Как легко заметить, все эти концепты строятся по одной схеме. Для начала само понимание мира инфантилизируется – то есть отбрасываются скучные оттенки, нюансы, взаимность претензий, переплетённость реальных отношений и так далее
Повышается, говоря языком фоторедакторов, контрастность – и самоидентификация доходит до простого «я – жертва». Далее, поскольку схема без этого не работает – изыскивается и «палач». Это, разумеется, тоже общность коллективная, на которую навешивается коллективная же ответственность.
При этом, разумеется, тоже не обходится без шулерства – приходится навешивать на ближних православных казни далёкого ваххабитского королевства. Или напротив – навешивать на атеистов сахалинское преступление, совершённое вообще-то неоязычником. Но, поскольку сами «жертвенные» концепты в принципе являются спекулянтскими, дробящими реальность на куски, то такое шулерство выглядит в глазах держателей дискурсов вполне невинным.

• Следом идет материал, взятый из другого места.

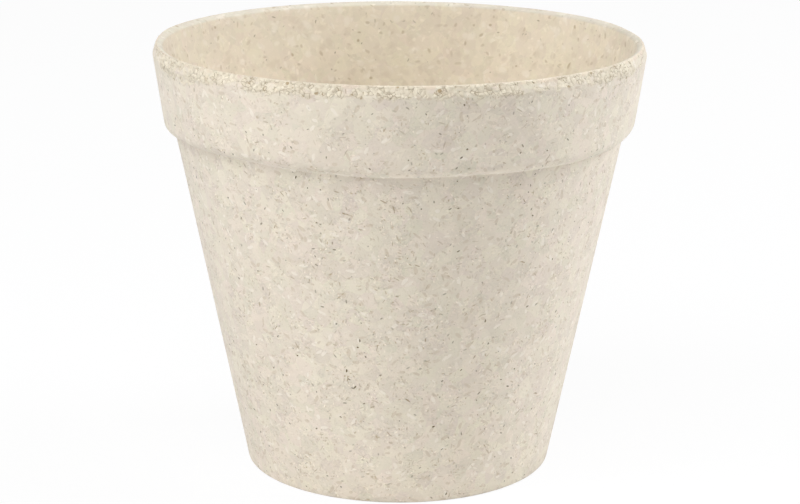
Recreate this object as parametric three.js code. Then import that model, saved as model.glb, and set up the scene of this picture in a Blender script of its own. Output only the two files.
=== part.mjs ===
// A tapered flower pot with a collar, pressed in one piece from wood particles.
// Millimetres, +Z up. The origin is the middle of the foot, on the surface that the pot stands on.

import * as THREE from 'three';

// Driving dimensions: the outside
const rimDiameter = 110;        // across the widest line of the collar, just under the lip
const potHeight = 97;
const footDiameter = 69.4;      // the body's cone, carried down to the table
const collarHeight = 19.8;      // from the lip down to the crease
const collarDraft = 8.4;        // degrees, how far the collar's face leans in towards its lower edge
const collarOverhang = 2.2;     // how far the collar's lower edge stands out past the body
const collarUndersideRise = 17; // degrees, how the collar's underside climbs from the crease
const lipBreakWidth = 0.7;      // the rough outer corner of the lip, where the press closes
const lipBreakHeight = 2.3;
const crestFall = 25;           // degrees, how the lip's top falls towards the inside

// Driving dimensions: the walls and the bottom
const lipWall = 2.2;            // all three walls are measured level, across the wall
const waistWall = 2.0;          // at the crease
const footWall = 3.2;           // at the inside floor
const floorThickness = 3.0;
const footRecess = 1.5;         // how far the underside is raised inside the foot ring
const footRingWidth = 5.0;
const recessDraft = 35;         // degrees, the slope on the inside of the foot ring
const drainDiameter = 12;
const drainChamfer = 0.5;

// Driving dimensions: corner radii
const footRadius = 0.8;
const creaseRadius = 0.4;
const collarRollRadius = 3.0;
const lipOuterRadius = 0.4;
const lipInnerRadius = 0.8;
const floorRadius = 6.0;

// Smoothness
const segmentsAround = 80;
const degreesPerArcStep = 20;
const bodyRings = 4;            // rings that divide the long straight walls, so the facets stay squat
const arcShare = 0.95;          // arcs take at most this share of the side between two corners

const tanDegrees = (angle) => Math.tan(THREE.MathUtils.degToRad(angle));

// Where the outside walls meet, each as a radius and a height
const rimRadius = rimDiameter / 2;
const footRadiusOutside = footDiameter / 2;
const drainRadius = drainDiameter / 2;
const breakHeight = potHeight - lipBreakHeight;
const creaseHeight = potHeight - collarHeight;

// The collar's face and its underside meet at the collar's lower corner
const faceLean = tanDegrees(collarDraft);
const collarLowerHeight = creaseHeight + collarOverhang * tanDegrees(collarUndersideRise);
const collarLowerRadius = rimRadius - (breakHeight - collarLowerHeight) * faceLean;
const creaseRadiusOutside = collarLowerRadius - collarOverhang;

// The crest's corner stands higher by what its rounding takes off, so the rounded lip is potHeight high
const breakAngle = Math.atan2(lipBreakHeight, -lipBreakWidth);
const crestTurn = Math.PI + THREE.MathUtils.degToRad(crestFall) - breakAngle;
const crestCut = lipOuterRadius * (Math.tan(crestTurn / 2) * Math.sin(breakAngle) - Math.cos(breakAngle) - 1);
const crestHeight = potHeight + crestCut;
const crestRadius = rimRadius - lipBreakWidth - crestCut * lipBreakWidth / lipBreakHeight;
const innerLipRadius = rimRadius - lipWall;
const innerLipHeight = crestHeight - (crestRadius - innerLipRadius) * tanDegrees(crestFall);

// The inside follows the outside at the lip, the crease and the floor, one wall away
const floorHeight = footRecess + floorThickness;
const bodyTaper = (creaseRadiusOutside - footRadiusOutside) / creaseHeight;
const floorCornerRadius = footRadiusOutside + bodyTaper * floorHeight - footWall;
const ringInnerRadius = footRadiusOutside - footRingWidth;
const recessRadius = ringInnerRadius - footRecess * tanDegrees(recessDraft);

// The outline of the wall, anticlockwise from the drain hole's lower edge. Each corner is rounded by
// its own radius, and a corner with rings divides the straight run that leads to it.
const outline = [
  { r: drainRadius, z: footRecess + drainChamfer },
  { r: drainRadius + drainChamfer, z: footRecess },
  { r: recessRadius, z: footRecess },
  { r: ringInnerRadius, z: 0 },
  { r: footRadiusOutside, z: 0, round: footRadius },
  { r: creaseRadiusOutside, z: creaseHeight, round: creaseRadius, rings: bodyRings },
  { r: collarLowerRadius, z: collarLowerHeight, round: collarRollRadius },
  { r: rimRadius, z: breakHeight },
  { r: crestRadius, z: crestHeight, round: lipOuterRadius },
  { r: innerLipRadius, z: innerLipHeight, round: lipInnerRadius },
  { r: creaseRadiusOutside - waistWall, z: creaseHeight },
  { r: floorCornerRadius, z: floorHeight, round: floorRadius, rings: bodyRings },
  { r: drainRadius + drainChamfer, z: floorHeight },
  { r: drainRadius, z: floorHeight - drainChamfer },
];

// The angle that the outline turns through at a corner, and how much of each side its arc takes
function turnAt(before, corner, after) {
  const inward = new THREE.Vector2(corner.r - before.r, corner.z - before.z);
  const outward = new THREE.Vector2(after.r - corner.r, after.z - corner.z);
  const angle = Math.atan2(inward.cross(outward), inward.dot(outward));
  const reach = (corner.round ?? 0) * Math.tan(Math.abs(angle) / 2);
  return { angle, reach, inward, outward };
}

// Where two arcs share a side that is too short for both, each gets its share of the side
function roundedPoints(corners) {
  const count = corners.length;
  const turns = corners.map((corner, i) =>
    turnAt(corners[(i + count - 1) % count], corner, corners[(i + 1) % count]));
  const points = [];
  corners.forEach((corner, i) => {
    const turn = turns[i];
    const before = turns[(i + count - 1) % count];
    const after = turns[(i + 1) % count];
    const crowding = Math.max(
      (turn.reach + before.reach) / (turn.inward.length() * arcShare),
      (turn.reach + after.reach) / (turn.outward.length() * arcShare),
      1);
    const reach = turn.reach / crowding;
    const entry = new THREE.Vector2(corner.r, corner.z)
      .addScaledVector(turn.inward.clone().normalize(), -reach);

    const start = points.at(-1);
    for (let ring = 1; ring < (corner.rings ?? 1); ring += 1) {
      points.push(start.clone().lerp(entry, ring / corner.rings));
    }
    points.push(entry);
    if (reach === 0) return;

    const radius = reach / Math.tan(Math.abs(turn.angle) / 2);
    const side = Math.sign(turn.angle);
    const heading = turn.inward.angle();
    const centre = entry.clone().add(
      new THREE.Vector2(-Math.sin(heading), Math.cos(heading)).multiplyScalar(side * radius));
    const steps = Math.max(2, Math.round(Math.abs(turn.angle) / THREE.MathUtils.degToRad(degreesPerArcStep)));
    for (let step = 1; step <= steps; step += 1) {
      const swept = turn.angle * step / steps;
      points.push(entry.clone().rotateAround(centre, swept));
    }
  });
  return points;
}

const profile = roundedPoints(outline);
profile.push(profile[0].clone());

const potGeometry = new THREE.LatheGeometry(profile, segmentsAround);
potGeometry.rotateX(Math.PI / 2);

const pressedWood = new THREE.MeshStandardMaterial({ color: 0xd9cfba, roughness: 0.85, metalness: 0 });

const pot = new THREE.Mesh(potGeometry, pressedWood);
pot.name = 'pot';

const flowerPot = new THREE.Group();
flowerPot.name = 'flower_pot';
flowerPot.add(pot);

export default flowerPot;
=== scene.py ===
import math

import bpy
import numpy as np
from mathutils import Matrix, Vector, kdtree, noise


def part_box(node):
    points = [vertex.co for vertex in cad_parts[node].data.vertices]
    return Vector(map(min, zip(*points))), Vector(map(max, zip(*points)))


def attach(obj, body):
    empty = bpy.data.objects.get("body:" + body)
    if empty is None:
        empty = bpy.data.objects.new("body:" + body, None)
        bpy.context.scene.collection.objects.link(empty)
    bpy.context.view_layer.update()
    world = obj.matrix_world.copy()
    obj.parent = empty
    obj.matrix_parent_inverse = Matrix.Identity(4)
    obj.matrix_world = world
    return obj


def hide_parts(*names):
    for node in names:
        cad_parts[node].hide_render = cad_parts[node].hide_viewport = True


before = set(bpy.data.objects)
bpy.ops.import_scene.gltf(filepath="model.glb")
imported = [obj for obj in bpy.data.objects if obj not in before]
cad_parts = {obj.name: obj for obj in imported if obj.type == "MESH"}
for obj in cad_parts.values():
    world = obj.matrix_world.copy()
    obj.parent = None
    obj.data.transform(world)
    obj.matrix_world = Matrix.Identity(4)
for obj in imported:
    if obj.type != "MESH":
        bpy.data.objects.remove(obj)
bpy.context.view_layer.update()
rimLow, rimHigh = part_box("pot")
rimRadius = (rimHigh.x - rimLow.x) / 2
potHeight = rimHigh.z
potMiddle = Vector((0, 0, potHeight / 2))
mm = 0.001
print("frame loaded, rim radius", round(rimRadius / mm, 2), "mm")


# The camera, where the photograph was taken from
photoView = {
    "distance": 0.5341,             # metres from the middle of the pot
    "elevation": math.radians(15.01),
    "lens": 105.07,                 # mm
    "sensorWidth": 36,              # mm
    "roll": math.radians(0.29),     # the pot leans a little to the right in the picture
    "aim": Vector((0.3 * mm, 0, 47.86 * mm)),
}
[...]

И, наконец, начинается то, ради чего, собственно, всё затевалось – выставление счетов и требование защиты. То есть собственной «жертвенной» неприкосновенности и права контролировать проявления «палачества».
Вы спросите, где же тут финансирование? Оно в таких случаях появляется естественным образом – в виде грантов на деятельность, признанную необходимой.
…А теперь – самое главное.
Сейчас все эти «жертвенно-палаческие» концепты более или менее маргинальны. По логичной причине: позиция воинствующего пострадавшего – всегда позиция меньшинства, требующего чего-то от большинства. В нынешней ситуации, когда «под боем» находится вся страна целиком – такая позиция практически всегда обречена быть позицией неудачника
Собственно именно этим, а вовсе не «хитрой работой спецслужб», объясняется тот факт, что главные держатели страдательных дискурсов всех мастей как правило – люди крайне специфические.
Единственный сценарий, при котором эти концепты могут сработать – тот, где безусловный авторитет потеряет само государство. Причём произойти это может как в результате самоотчуждения власти от идеологического поля – так и, напротив, в случае если какая-нибудь из меньшинственных концепций станет слишком перевешивать в государственной идеологии. Неслучайно 90-е, когда государственные структуры официально «мочили красных», стали временем резкого подъёма всех групп, претендовавших на статус самых пострадавших от советской власти.
Этот подъём вылился не только в «парад суверенитетов», но и в привилегированную непотопляемость целой группы медиа-персонажей, выбивших себе квоты на публичную ненависть и до сих пор ещё не окончательно задвинутых на задний план.
К счастью для всех – до логического завершения «антисоветского похода» российское государство не дошло. Оно сумело не только затормозить, но и отмотать кое-где назад, восстановив частично ценность советского периода истории и так и не придав окончательный статус священных жертв многочисленным претендующим
Однако опыт кое-каких соседних гособразований показывает, что меньшинственные боевые концепты никогда не рассасываются сами. И если государство будет демонстрировать даже не то чтобы «отчуждение от идеологии», но и просто бездарность в её реализации – они легко перехватят инициативу и наполнят собой смысловое поле.
А что бывает, когда официозом в государстве становится какой бы то ни было антигосударственный миф (а меньшинственные страдательные мифы – все антигосударственные) – мы тоже можем наблюдать прямо сейчас в целом ряде стран. Как дальних, так и совсем близких.